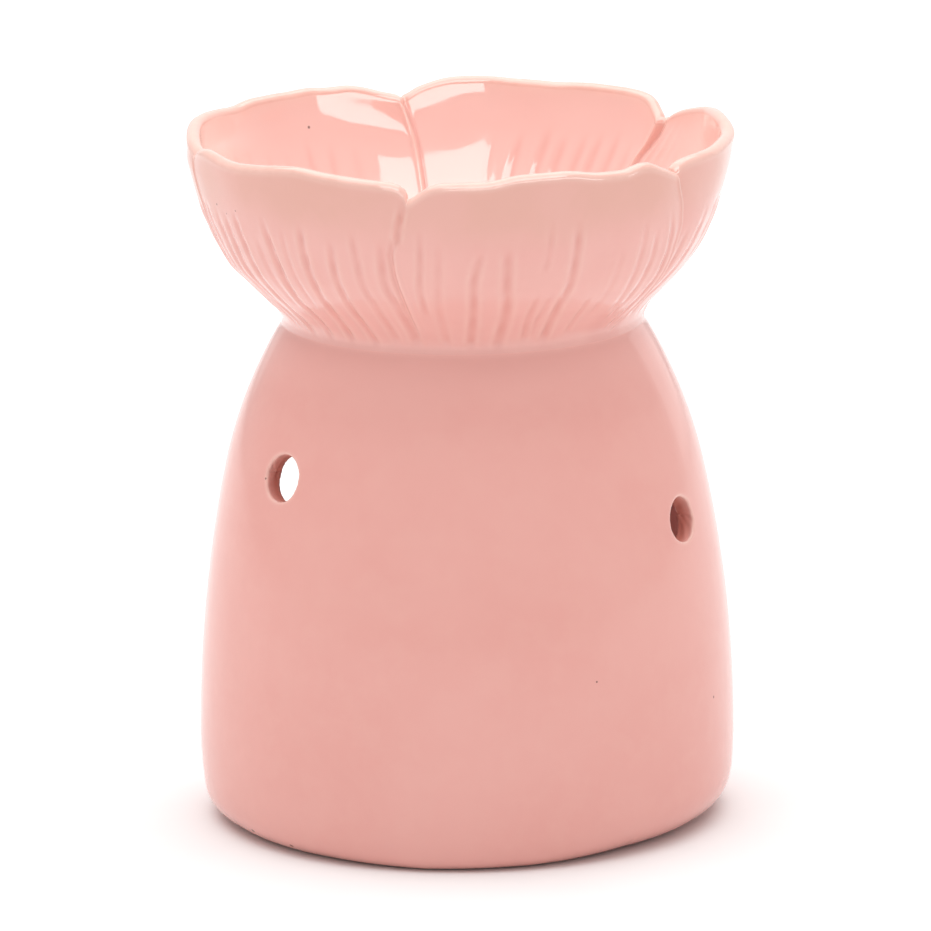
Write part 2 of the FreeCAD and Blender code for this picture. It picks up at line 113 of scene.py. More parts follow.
def lathe(name, prof, n, attrs_fn=None, wobble=None, close_start=True, close_end=True,
          sharp=(), ring_r=None):
    """Closed lathe of a list of (r, z), from one end on the axis to the other."""
    prof = np.asarray(prof, float)
    ang = np.arange(n) / n * 2 * math.pi
    m = len(prof)
    r = np.repeat(prof[:, :1], n, 1)
    z = np.repeat(prof[:, 1:], n, 1)
    if wobble is not None:
        r, z = wobble(r, z, ang[None, :])
    co = np.stack([r * np.sin(ang), -r * np.cos(ang), z], -1).reshape(-1, 3)
    i = np.arange(n)
    j = np.arange(m - 1)
    ii, jj = np.meshgrid(i, j)
    i2 = (ii + 1) % n
    quads = np.stack([jj * n + ii, jj * n + i2, (jj + 1) * n + i2, (jj + 1) * n + ii], -1).reshape(-1, 4)
    tris = []
    if close_start:
        c = len(co)
        co = np.vstack([co, [0, 0, prof[0, 1]]])
        tris.append(np.stack([np.full(n, c), (i + 1) % n, i], -1))
    if close_end:
        c = len(co)
        co = np.vstack([co, [0, 0, prof[-1, 1]]])
        b = (m - 1) * n
        tris.append(np.stack([b + i, b + (i + 1) % n, np.full(n, c)], -1))
    tris = np.vstack(tris) if tris else None
    attrs = attrs_fn(co) if attrs_fn else None
    return mesh_piece(name, co, quads, tris, attrs,
                      sharp_ring=[np.arange(k * n, k * n + n) for k in sharp])


# ---------------------------------------------------------------------------
# Camera
# ---------------------------------------------------------------------------
AZ, EL, DIST = math.radians(-11.0), math.radians(13.35), 1.665
cam_data = bpy.data.cameras.new("camera")
cam = bpy.data.objects.new("camera", cam_data)
bpy.context.scene.collection.objects.link(cam)
cam_data.sensor_width = 36.0
cam_data.lens = 9000.0 / 931.0 * 36.0
cam_data.clip_start, cam_data.clip_end = 0.05, 30.0
back = Vector((math.sin(AZ) * math.cos(EL), -math.cos(AZ) * math.cos(EL), math.sin(EL)))
cam.location = Vector((0, 0, 0.04625)) + back * DIST
LOOK = EL - math.atan(98.3 / 9000.0)
look = Vector((math.sin(AZ) * math.cos(LOOK), -math.cos(AZ) * math.cos(LOOK), math.sin(LOOK)))
quat = (-look).to_track_quat("-Z", "Y")
side = quat @ Vector((1, 0, 0))
yaw = Matrix.Rotation(math.atan(0.9 / 9000.0), 4, "Z").to_quaternion()
roll = Matrix.Rotation(math.radians(-0.62), 4, "Z").to_quaternion()
cam.rotation_mode = "QUATERNION"
cam.rotation_quaternion = yaw.inverted() @ quat @ roll
bpy.context.scene.camera = cam

# ---------------------------------------------------------------------------
# Flower bowl: petals, edges and flutes. Angles from -Y towards +X, in degrees
# ---------------------------------------------------------------------------
BOWL_Z = [92.9, 93.3, 93.9, 95.2, 97.3, 99.3, 101.1, 102.9, 104.6, 106.3, 108.0, 109.7, 111.5,
          113.1, 114.9, 116.9, 118.6, 120.4, 122.1, 123.9, 125.6, 127.3, 129.5]
BOWL_R = [33.45, 33.42, 33.45, 34.05, 35.7, 37.6, 39.4, 41.0, 42.4, 43.6, 44.6, 45.5, 46.3,
          47.0, 47.7, 48.3, 48.8, 49.2, 49.5, 49.7, 49.85, 50.05, 50.2]

RIM = [(-87.6, 126.2), (-85.6, 127.1), (-83, 127.75), (-79.5, 128.05), (-74.5, 127.8), (-70, 127.5),
       (-66, 127.48), (-62, 127.75), (-58, 128.0), (-53, 128.5), (-48, 128.75), (-41, 128.2), (-34, 127.8),
       (-28.3, 127.5), (-25.8, 127.2), (-24.2, 126.75), (-23.0, 126.1), (-22.2, 125.2), (-21.5, 124.15),
       (-20.6, 124.55), (-19.6, 125.3), (-18.4, 126.2), (-17.3, 126.75), (-15.5, 127.2), (-12.5, 127.35),
       (-7, 127.4), (2, 128.55), (11, 128.7), (19, 127.8), (25.2, 127.65), (28, 128.15), (30, 128.42),
       (31.6, 128.35), (33.4, 127.9), (35.6, 127.1), (38.2, 126.2), (40.2, 125.4), (41.6, 124.85),
       (42.6, 125.6), (44.2, 126.45), (47, 127.0), (51, 127.25), (57, 127.4), (66, 127.7), (73, 127.8),
       (79, 128.25), (85, 128.8), (90, 129.05), (94, 128.95), (98, 128.63), (101.5, 128.28), (104.5, 127.77),
       (107.3, 127.2), (109.8, 126.6), (112.2, 125.75), (113.9, 124.9), (115.3, 124.45), (116.6, 125.1),
       (118.4, 126.0), (120.6, 127.2), (123, 128.0), (126, 128.35), (131, 128.55), (139, 128.6), (143, 128.5),
       (147, 128.35), (152, 128.55), (157.5, 128.7), (161.5, 128.93), (165.5, 129.0), (169.5, 128.93),
       (172.2, 128.7), (174.6, 128.25), (177, 127.65), (179, 127.05), (180.5, 126.45), (181.8, 125.95),
       (183, 125.6), (184.4, 126.2), (187.1, 126.8), (189.9, 127.54), (192.8, 128.13), (195.7, 128.45),
       (199, 128.38), (202, 128.49), (205, 128.7), (210, 128.6), (215, 128.7), (221, 128.68), (224, 128.45),
       (226.5, 128.12), (229, 128.05), (232, 128.25), (236, 128.5), (241, 128.7), (246, 128.7), (251, 128.4),
       (257, 127.85), (262, 127.2), (266.5, 126.5), (269.6, 126.0)]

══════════

▶ What to work on
Can you give every line above again, exactly as written?

▶ Exercise solution
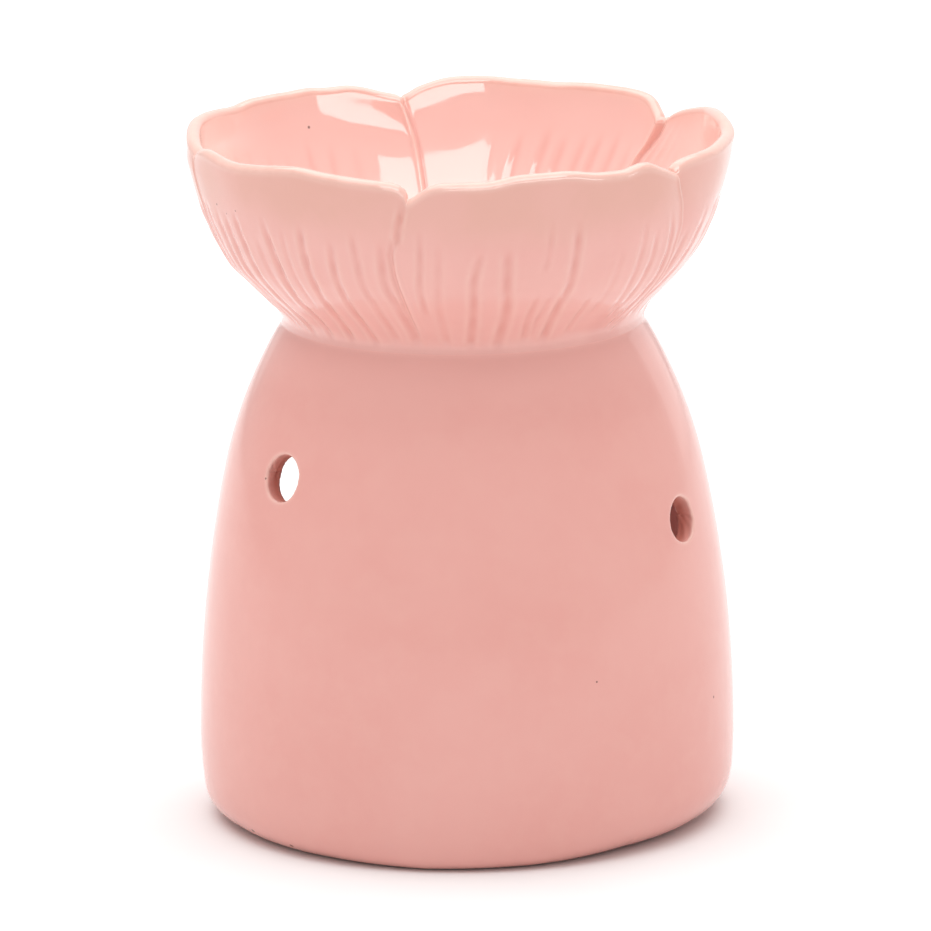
Write part 2 of the FreeCAD and Blender code for this picture. It picks up at line 113 of scene.py. More parts follow.
def lathe(name, prof, n, attrs_fn=None, wobble=None, close_start=True, close_end=True,
          sharp=(), ring_r=None):
    """Closed lathe of a list of (r, z), from one end on the axis to the other."""
    prof = np.asarray(prof, float)
    ang = np.arange(n) / n * 2 * math.pi
    m = len(prof)
    r = np.repeat(prof[:, :1], n, 1)
    z = np.repeat(prof[:, 1:], n, 1)
    if wobble is not None:
        r, z = wobble(r, z, ang[None, :])
    co = np.stack([r * np.sin(ang), -r * np.cos(ang), z], -1).reshape(-1, 3)
    i = np.arange(n)
    j = np.arange(m - 1)
    ii, jj = np.meshgrid(i, j)
    i2 = (ii + 1) % n
    quads = np.stack([jj * n + ii, jj * n + i2, (jj + 1) * n + i2, (jj + 1) * n + ii], -1).reshape(-1, 4)
    tris = []
    if close_start:
        c = len(co)
        co = np.vstack([co, [0, 0, prof[0, 1]]])
        tris.append(np.stack([np.full(n, c), (i + 1) % n, i], -1))
    if close_end:
        c = len(co)
        co = np.vstack([co, [0, 0, prof[-1, 1]]])
        b = (m - 1) * n
        tris.append(np.stack([b + i, b + (i + 1) % n, np.full(n, c)], -1))
    tris = np.vstack(tris) if tris else None
    attrs = attrs_fn(co) if attrs_fn else None
    return mesh_piece(name, co, quads, tris, attrs,
                      sharp_ring=[np.arange(k * n, k * n + n) for k in sharp])


# ---------------------------------------------------------------------------
# Camera
# ---------------------------------------------------------------------------
AZ, EL, DIST = math.radians(-11.0), math.radians(13.35), 1.665
cam_data = bpy.data.cameras.new("camera")
cam = bpy.data.objects.new("camera", cam_data)
bpy.context.scene.collection.objects.link(cam)
cam_data.sensor_width = 36.0
cam_data.lens = 9000.0 / 931.0 * 36.0
cam_data.clip_start, cam_data.clip_end = 0.05, 30.0
back = Vector((math.sin(AZ) * math.cos(EL), -math.cos(AZ) * math.cos(EL), math.sin(EL)))
cam.location = Vector((0, 0, 0.04625)) + back * DIST
LOOK = EL - math.atan(98.3 / 9000.0)
look = Vector((math.sin(AZ) * math.cos(LOOK), -math.cos(AZ) * math.cos(LOOK), math.sin(LOOK)))
quat = (-look).to_track_quat("-Z", "Y")
side = quat @ Vector((1, 0, 0))
yaw = Matrix.Rotation(math.atan(0.9 / 9000.0), 4, "Z").to_quaternion()
roll = Matrix.Rotation(math.radians(-0.62), 4, "Z").to_quaternion()
cam.rotation_mode = "QUATERNION"
cam.rotation_quaternion = yaw.inverted() @ quat @ roll
bpy.context.scene.camera = cam

# ---------------------------------------------------------------------------
# Flower bowl: petals, edges and flutes. Angles from -Y towards +X, in degrees
# ---------------------------------------------------------------------------
BOWL_Z = [92.9, 93.3, 93.9, 95.2, 97.3, 99.3, 101.1, 102.9, 104.6, 106.3, 108.0, 109.7, 111.5,
          113.1, 114.9, 116.9, 118.6, 120.4, 122.1, 123.9, 125.6, 127.3, 129.5]
BOWL_R = [33.45, 33.42, 33.45, 34.05, 35.7, 37.6, 39.4, 41.0, 42.4, 43.6, 44.6, 45.5, 46.3,
          47.0, 47.7, 48.3, 48.8, 49.2, 49.5, 49.7, 49.85, 50.05, 50.2]

RIM = [(-87.6, 126.2), (-85.6, 127.1), (-83, 127.75), (-79.5, 128.05), (-74.5, 127.8), (-70, 127.5),
       (-66, 127.48), (-62, 127.75), (-58, 128.0), (-53, 128.5), (-48, 128.75), (-41, 128.2), (-34, 127.8),
       (-28.3, 127.5), (-25.8, 127.2), (-24.2, 126.75), (-23.0, 126.1), (-22.2, 125.2), (-21.5, 124.15),
       (-20.6, 124.55), (-19.6, 125.3), (-18.4, 126.2), (-17.3, 126.75), (-15.5, 127.2), (-12.5, 127.35),
       (-7, 127.4), (2, 128.55), (11, 128.7), (19, 127.8), (25.2, 127.65), (28, 128.15), (30, 128.42),
       (31.6, 128.35), (33.4, 127.9), (35.6, 127.1), (38.2, 126.2), (40.2, 125.4), (41.6, 124.85),
       (42.6, 125.6), (44.2, 126.45), (47, 127.0), (51, 127.25), (57, 127.4), (66, 127.7), (73, 127.8),
       (79, 128.25), (85, 128.8), (90, 129.05), (94, 128.95), (98, 128.63), (101.5, 128.28), (104.5, 127.77),
       (107.3, 127.2), (109.8, 126.6), (112.2, 125.75), (113.9, 124.9), (115.3, 124.45), (116.6, 125.1),
       (118.4, 126.0), (120.6, 127.2), (123, 128.0), (126, 128.35), (131, 128.55), (139, 128.6), (143, 128.5),
       (147, 128.35), (152, 128.55), (157.5, 128.7), (161.5, 128.93), (165.5, 129.0), (169.5, 128.93),
       (172.2, 128.7), (174.6, 128.25), (177, 127.65), (179, 127.05), (180.5, 126.45), (181.8, 125.95),
       (183, 125.6), (184.4, 126.2), (187.1, 126.8), (189.9, 127.54), (192.8, 128.13), (195.7, 128.45),
       (199, 128.38), (202, 128.49), (205, 128.7), (210, 128.6), (215, 128.7), (221, 128.68), (224, 128.45),
       (226.5, 128.12), (229, 128.05), (232, 128.25), (236, 128.5), (241, 128.7), (246, 128.7), (251, 128.4),
       (257, 127.85), (262, 127.2), (266.5, 126.5), (269.6, 126.0)]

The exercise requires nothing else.